NATO as a Health Maintenance Organization for democracies would soon become detached from the territorial exigencies of military defense. The alliance would invite new members that are cut off from its logistic supply lines and without the necessary sea-lanes or land-routes to come to the member's assistance in the event of attack. Remarkably, it has barely been noticed that Hungary, one of the three new candidates for membership, cannot be reached from the rest of NATO territory. As if to underline the irrelevance of any strategic rationale or military defensibility of new members, Secretary of State Madeleine Albright recently asserted that "no European democracy will be excluded because of its position on the map."

Vaclav Havel, the distinguished President of the Czech Republic who was one of the principal early promoters of NATO expansion, has no doubt that NATO must undergo a metamorphosis: "The alliance should urgently remind itself that it is first and foremost an instrument of democracy....." he wrote. "It must not see itself as a pact of nations against a more or less obvious enemy, but as a guarantor of Euro-American civilization and thus a pillar of global security." It is perhaps just as well that Vaclav Havel has not spent much time at American colleges and universities; otherwise he would have been admonished that his Euro-American civilization is passé in the United States and has been replaced now by non-Eurocentric multi-culturalism.

From Common Defense to Collective Security

It has now been noted both by proponents and by opponents of NATO expansion that the way the expansion is being implemented will dilute the traditional common defense function of the alliance and replace it with some kind of collective security system. Dr. Henry Kissinger, in a lucid analysis, has pointed out that the so-called Founding Act (the agreement that relates an expanding NATO to Russia) "seeks to graft a system of collective security on top of an alliance system." I think Dr. Kissinger is too optimistic. As the expansion of NATO rolls forward, there will be no "alliance system" left, except on paper. The de facto functioning of the new structure will be akin to the Organization of the American States, useful perhaps (as is the OAS) as an "HMO" for democracy.
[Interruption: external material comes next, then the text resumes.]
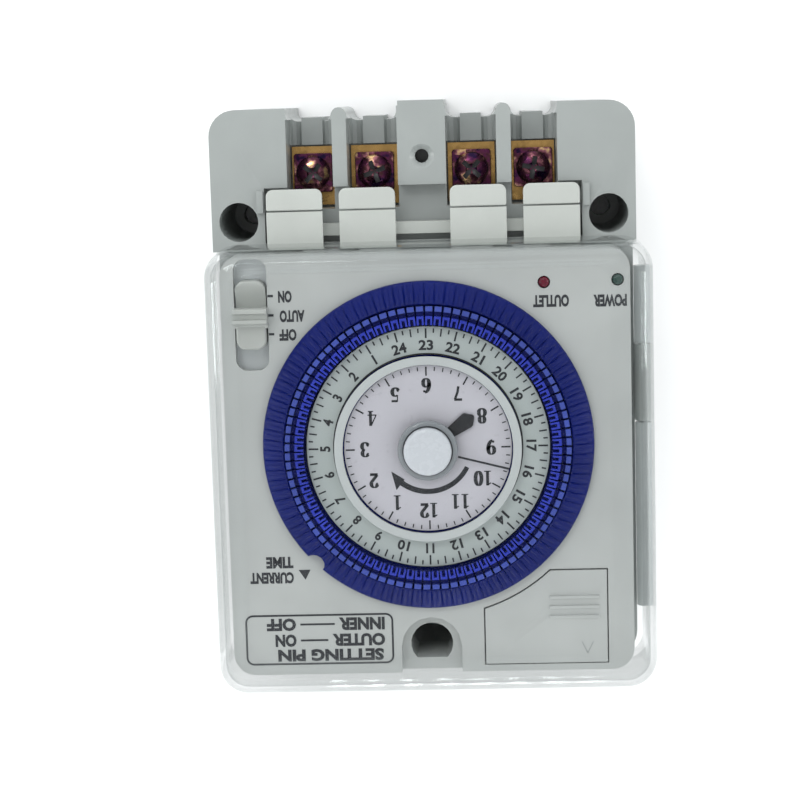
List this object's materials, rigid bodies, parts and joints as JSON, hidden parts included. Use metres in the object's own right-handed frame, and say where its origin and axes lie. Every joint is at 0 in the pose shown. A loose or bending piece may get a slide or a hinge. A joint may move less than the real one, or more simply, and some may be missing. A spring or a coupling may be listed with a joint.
{
  "type": "programmable timer",
  "caption": "Panel-mounting 24 hour time switch with a pin-set dial, clock face, slide override, screw terminals and a hinged clear cover.",
  "frame": {"origin": "centre of the back face, which rests on the wall or bench", "axes": "+X to the right seen from the front, +Y away from the terminals, +Z out of the dial"},
  "size_m": [0.1014, 0.1339, 0.058],
  "materials": {
    "housing": "moulded, fine satin",
    "panel": "moulded, satin, printed",
    "flap": "moulded, satin",
    "clear": "clear polycarbonate, polished",
    "dial_blue": "moulded, satin gloss",
    "scale": "printed scale",
    "dial_face": "printed dial",
    "black": "satin",
    "nylon": "natural acetal",
    "steel": "zinc plated",
    "zinc": "iridescent passivated zinc",
    "brass": "plain",
    "board": "solder resist",
    "lens_red": "tinted lens",
    "lens_green": "tinted lens",
    "cell": "shrink sleeve"
  },
  "bodies": {
    "root": {"rear_housing": "housing", "front_case": "panel", "cover_hinge_pin": "steel", "backup_battery": "cell", "terminal_guard": "flap", "clock_dial": "dial_face", "dial_bearing": "nylon", "drive_motor": "steel", "mechanism_plate": "steel", "microswitch_body": "black", "follower_pivot": "steel", "follower_spring": "steel", "override_switch_body": "black", "circuit_board": "board", "relay": "black", "output_led": "lens_red", "power_led": "lens_green", "terminal_plate_1": "brass", "terminal_plate_2": "brass", "terminal_plate_3": "brass", "terminal_plate_4": "brass", "case_screw_1": "steel", "case_screw_2": "steel", "case_screw_3": "steel"},
    "cover": {"clear_cover": "clear"},
    "door": {"battery_door": "panel"},
    "slider": {"override_slider": "flap"},
    "ring": {"program_ring": "dial_blue", "hour_scale": "scale", "program_gear": "nylon"},
    "hour": {"hour_hand": "black", "hour_wheel": "nylon"},
    "minute": {"minute_disc": "clear", "knob_skirt": "clear", "knob_cap": "dial_face", "minute_arbor": "brass"},
    "transfer": {"transfer_arbor": "nylon"},
    "rotor": {"motor_pinion": "brass"},
    "lever": {"follower_lever": "nylon"},
    "plunger": {"microswitch_plunger": "nylon"},
    "pin_1": {"time_pin_1": "dial_blue"},
    "pin_2": {"time_pin_2": "dial_blue"},
    "pin_3": {"time_pin_3": "dial_blue"},
    "pin_4": {"time_pin_4": "dial_blue"},
    "pin_5": {"time_pin_5": "dial_blue"},
    "pin_6": {"time_pin_6": "dial_blue"},
    "pin_7": {"time_pin_7": "dial_blue"},
    "pin_8": {"time_pin_8": "dial_blue"},
    "flap_1": {"terminal_flap_1": "flap"},
    "clamp_1": {"terminal_screw_1": "zinc", "clamp_washer_1": "zinc"},
    "flap_2": {"terminal_flap_2": "flap"},
    "clamp_2": {"terminal_screw_2": "zinc", "clamp_washer_2": "zinc"},
    "flap_3": {"terminal_flap_3": "flap"},
    "clamp_3": {"terminal_screw_3": "zinc", "clamp_washer_3": "zinc"},
    "flap_4": {"terminal_flap_4": "flap"},
    "clamp_4": {"terminal_screw_4": "zinc", "clamp_washer_4": "zinc"}
  },
  "joints": [
    {"name": "cover_hinge", "type": "hinge", "parent": "root", "child": "cover", "pos_m": [-0.0502, 0.012, 0.0282], "axis": [0, -1, 0], "range_deg": [0, 110]},
    {"name": "door_lift", "type": "slide", "parent": "root", "child": "door", "axis": [0, 0, 1], "range_m": [0, 0.0075]},
    {"name": "override_slide", "type": "slide", "parent": "root", "child": "slider", "axis": [0, 1, 0], "range_m": [-0.0043, 0.0043]},
    {"name": "ring_turn", "type": "hinge", "parent": "root", "child": "ring", "pos_m": [0, 0.0105, 0.0444], "axis": [0, 0, -1], "continuous": true},
    {"name": "hour_turn", "type": "hinge", "parent": "root", "child": "hour", "pos_m": [0, 0.0105, 0.017], "axis": [0, 0, -1], "continuous": true},
    {"name": "minute_turn", "type": "hinge", "parent": "root", "child": "minute", "pos_m": [0, 0.0105, 0.012], "axis": [0, 0, -1], "continuous": true},
    {"name": "transfer_turn", "type": "hinge", "parent": "root", "child": "transfer", "pos_m": [-0.02025, 0.0105, 0.012], "axis": [0, 0, -1], "continuous": true},
    {"name": "rotor_turn", "type": "hinge", "parent": "root", "child": "rotor", "pos_m": [-0.02025, -0.00848, 0.012], "axis": [0, 0, -1], "continuous": true},
    {"name": "follower_rock", "type": "hinge", "parent": "root", "child": "lever", "pos_m": [0, -0.029, 0.037], "axis": [-1, 0, 0], "range_deg": [0, 4.5], "stiffness_Nm_per_rad": 0.01, "springref_deg": -5.73},
    {"name": "plunger_slide", "type": "slide", "parent": "root", "child": "plunger", "axis": [0, 0, -1], "range_m": [0, 0.0014]},
    {"name": "pin_slide_1", "type": "slide", "parent": "ring", "child": "pin_1", "axis": [0.9995, 0.0327, 0], "range_m": [0, 0.0018]},
    {"name": "pin_slide_2", "type": "slide", "parent": "ring", "child": "pin_2", "axis": [0.6836, 0.7299, 0], "range_m": [0, 0.0018]},
    {"name": "pin_slide_3", "type": "slide", "parent": "ring", "child": "pin_3", "axis": [-0.0327, 0.9995, 0], "range_m": [0, 0.0018]},
    {"name": "pin_slide_4", "type": "slide", "parent": "ring", "child": "pin_4", "axis": [-0.7299, 0.6836, 0], "range_m": [0, 0.0018]},
    {"name": "pin_slide_5", "type": "slide", "parent": "ring", "child": "pin_5", "axis": [-0.9995, -0.0327, 0], "range_m": [0, 0.0018]},
    {"name": "pin_slide_6", "type": "slide", "parent": "ring", "child": "pin_6", "axis": [-0.6836, -0.7299, 0], "range_m": [0, 0.0018]},
    {"name": "pin_slide_7", "type": "slide", "parent": "ring", "child": "pin_7", "axis": [0.0327, -0.9995, 0], "range_m": [0, 0.0018]},
    {"name": "pin_slide_8", "type": "slide", "parent": "ring", "child": "pin_8", "axis": [0.7299, -0.6836, 0], "range_m": [0, 0.0018]},
    {"name": "flap_fold_1", "type": "hinge", "parent": "root", "child": "flap_1", "pos_m": [-0.0292, -0.04335, 0.0399], "axis": [-1, 0, 0], "range_deg": [0, 100]},
    {"name": "flap_fold_2", "type": "hinge", "parent": "root", "child": "flap_2", "pos_m": [-0.0126, -0.04335, 0.0399], "axis": [-1, 0, 0], "range_deg": [0, 100]},
    {"name": "flap_fold_3", "type": "hinge", "parent": "root", "child": "flap_3", "pos_m": [0.0126, -0.04335, 0.0399], "axis": [-1, 0, 0], "range_deg": [0, 100]},
    {"name": "flap_fold_4", "type": "hinge", "parent": "root", "child": "flap_4", "pos_m": [0.0292, -0.04335, 0.0399], "axis": [-1, 0, 0], "range_deg": [0, 100]},
    {"name": "clamp_lift_1", "type": "slide", "parent": "root", "child": "clamp_1", "axis": [0, 0, 1], "range_m": [0, 0.0025]},
    {"name": "clamp_lift_2", "type": "slide", "parent": "root", "child": "clamp_2", "axis": [0, 0, 1], "range_m": [0, 0.0025]},
    {"name": "clamp_lift_3", "type": "slide", "parent": "root", "child": "clamp_3", "axis": [0, 0, 1], "range_m": [0, 0.0025]},
    {"name": "clamp_lift_4", "type": "slide", "parent": "root", "child": "clamp_4", "axis": [0, 0, 1], "range_m": [0, 0.0025]}
  ],
  "couplings": [
    {"joint": "hour_turn", "follows": "ring_turn", "ratio": 2},
    {"joint": "minute_turn", "follows": "ring_turn", "ratio": 24},
    {"joint": "transfer_turn", "follows": "ring_turn", "ratio": -8},
    {"joint": "rotor_turn", "follows": "ring_turn", "ratio": 32},
    {"joint": "plunger_slide", "follows": "follower_rock", "m_per_rad": 0.015}
  ]
}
By blaming the Founding Act for this outcome, however, one would underestimate the dynamic that the expansion process has unleashed. President Clinton's effort to patch up some agreement with President Yeltsin was necessary -- not so much to "appease" Russia -- but to accommodate the European allies, both the old members and in particular the new prospective members. I have heard many senior officials from Poland and Hungary stress that, while their countries ardently desire to join the Atlantic club, they do not want to antagonize Russia. As one senior Hungarian official put it, NATO must be seen by Russia as something friendly like the Organization for Security and Cooperation in Europe. Vaclav Havel said: "the Eastern European countries now being considered for NATO membership have all agreed that we would be willing to join the alliance only against the backdrop of a strategic partnership with [Russia]. [With the] Founding Act, this is now happening."

If the expansion goes forward and thereby transforms NATO into a European "OAS," I am sure some ten, fifteen years from now we will ask ourselves how we could have failed to foresee this outcome. Was it not predictable that this would happen if our alliance -- after having strenuously maintained its common defense against a clear and ever-present danger for a harrowing forty years -- added new members and began to stress new, non-military missions at a time when that danger had vanished? The public can't be fooled; it sees the invoked threat of an expansionist Russia as a hypothetical future, and realizes that for the present threat from Russia's nuclear detritus the new NATO will be irrelevant, if not harmful.


Fred C. lklé was Undersecretary of Defense for Policy in the Reagan Administration and is now affiliated with the Center for Strategic and International Studies, Washington, D.C.